Les Verts devront donc avaler quelques couleuvres pour être en mesure de former un gouvernement avec eux. En déclarant que la limitation de la vitesse sur les autoroutes allemandes (une des principales revendications des Verts) n’était pas une condition sine qua non aux négociations, le coprésident du groupe parlementaire des écologistes Anton Hofreiter a pu déjà mesurer la grogne parmi les militants.

Pour arriver en position de force à la table des négociations, les deux «faiseurs de roi» n’ont pas abandonné pour autant l’option d’un chancelier conservateur (CDU). «Notre discussion à trois ne signifie en aucun cas le rejet définitif d’une coalition avec la CDU. Les conservateurs ont fait beaucoup d’efforts», a insisté Robert Habeck.

Laschet toujours disponible

«Nous avons beaucoup de points communs avec les conservateurs, a rappelé pour sa part Christian Lindner, qui n’a jamais caché sa préférence pour une alliance ancrée à droite. Cela reste une option solide. Notre objectif est d’aller là où l’on peut mettre le plus en pratique une politique libérale.» Les écologistes n’ont pas oublié qu’en 2017, il avait fait capoter les négociations de coalition en claquant la porte à la dernière minute. «Mieux vaut ne pas gouverner plutôt que de mal gouverner», avait alors déclaré Lindner.

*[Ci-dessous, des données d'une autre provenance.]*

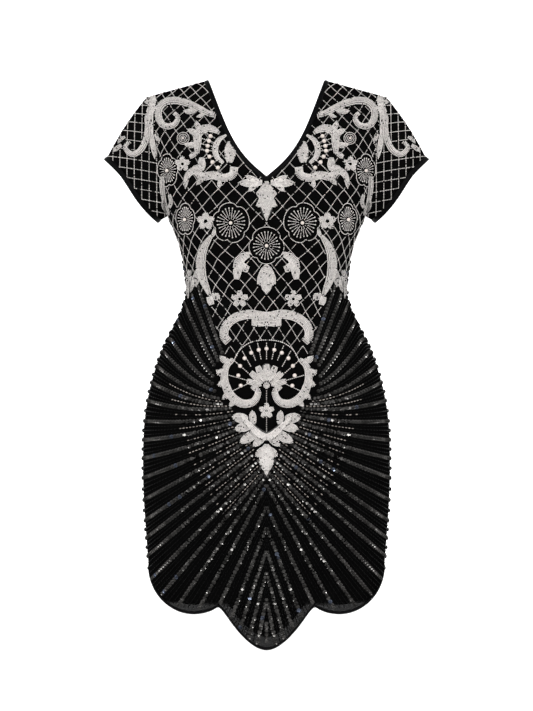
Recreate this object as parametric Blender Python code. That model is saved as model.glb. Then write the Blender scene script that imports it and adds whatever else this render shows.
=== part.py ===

En cas d’échec des discussions avec le SPD, le conservateur Armin Laschet, arrivé en seconde position lors du scrutin de fin septembre, se dit toujours disponible. Cela dit, les luttes de pouvoir et les attaques de ses rivaux internes, prétendants à sa succession, l’ont beaucoup affaibli. Si l’impopulaire Armin Laschet s’accroche, c’est parce que c’est la seule chance pour lui de survivre politiquement au désastre électoral du 26 septembre.

Ses chances d’être élu chancelier s’amoindrissent de jour en jour. Pour son principal détracteur, les jeux sont faits. En engageant des discussions avec le SPD, les libéraux et les écologistes ont «clairement refusé une alliance avec nous», a insisté mercredi Markus Söder. Le patron de Bavière n’a toujours pas digéré d’avoir été privé de l’investiture par la CDU, alors qu’il était beaucoup plus populaire que Laschet.